Il a surtout participé, aux côtés des Cardinaux Albert Decourtray et Jean-Marie Lustiger, et avec Maître Théo Klein et le Grand Rabbin René Samuel Sirat, aux négociations de Genève pour résoudre la question du Carmel qui avait été installé dans l’ancien Théâtre d’Auschwitz, là où les nazis entreposaient les bonbonnes de Zyklon B. Son rôle dans la mise en place des conditions du transfert du Carmel, maintenant situé en dehors du périmètre du camp d’Auschwitz-Birkenau, reste à écrire.

Parmi les autres réalisations qui sont à inscrire à son crédit, citons sa participation au collectif d’historiens institué par le Cardinal Decourtray et chargé d’étudier l’attitude de l’Église dans l’Affaire Touvier. C’est sous la direction de René Rémond que le rapport de cette commission, Paul Touvier et l’Église, a été publié chez Fayard en 1992 ; citons aussi son intervention, en 1992, pour arrêter le processus de béatification d’Isabelle la Catholique, actrice de l’Inquisition et de l’expulsion des Juifs d’Espagne en 1492.

Rappelons aussi qu’il fut, avec l’historien François Bédarida, l’un des rédacteurs de la « Déclaration de repentance des évêques de France », lue le 30 septembre 1997 par Mgr Olivier de Berranger à Drancy devant la communauté juive émue de ce geste sans précédent. Par ce document, l’Église de France reconnaissait publiquement ses « manquements » devant la tentative nazie d’extermination du peuple juif, et demandait pardon « à Dieu » pour cette faute.

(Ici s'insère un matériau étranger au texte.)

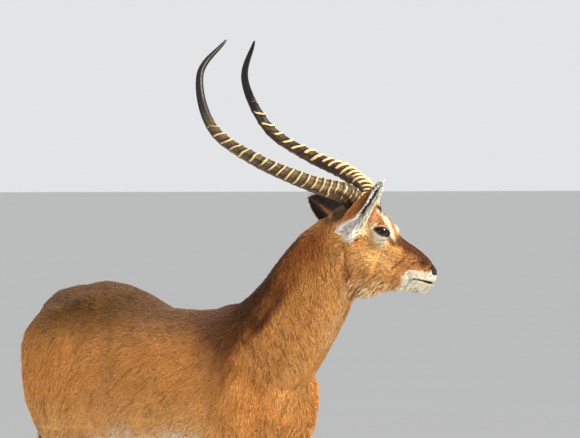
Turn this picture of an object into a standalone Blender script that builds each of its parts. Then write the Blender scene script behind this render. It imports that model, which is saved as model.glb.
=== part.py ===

Sur un autre registre, cette même année 1997, avec Mgr Poulain, Président du comité épiscopal pour les relations avec le Judaïsme, le Père Dujardin publiait aux éditions du Cerf, en tant que secrétaire du comité, un document dont on n’a pas assez mesuré l’importance pour les relations entre Juifs et Chrétiens : Lire l’Ancien Testament. Contribution à une lecture catholique de l’Ancien Testament pour permettre le dialogue entre Juifs et Chrétiens.

En pédagogue averti, le Père Dujardin avait le souci de la transmission d’une connaissance exacte du passé et d’une interprétation non biaisée des textes. Il a publié, seul ou en collaboration, plusieurs livres dont on retiendra surtout L’Église catholique et le peuple juif. Un autre regard (éd. Calmann-Lévy, 2003) et de très nombreux articles (Sens en a publié 70). Il a multiplié des interventions dans les séminaires et des conférences à travers la France — en particulier au SIDIC, aux Bernardins ou dans les groupes d’AJCF — devant un public plus large pour former les Chrétiens au dialogue, et dans les synagogues pour expliquer le Christianisme aux Juifs.

Sa disparition, le 3 mars 2018, à l’âge de 81 ans, nous prive d’un spécialiste reconnu, y compris du Vatican où il était consulteur. Toujours disponible, il était, à l’Amitié Judéo-Chrétienne, Vice-Président d’Honneur après avoir été, de longues années, membre du Comité Directeur. Il avait reçu le Prix de l’Amitié Judéo-Chrétienne de France en 1996.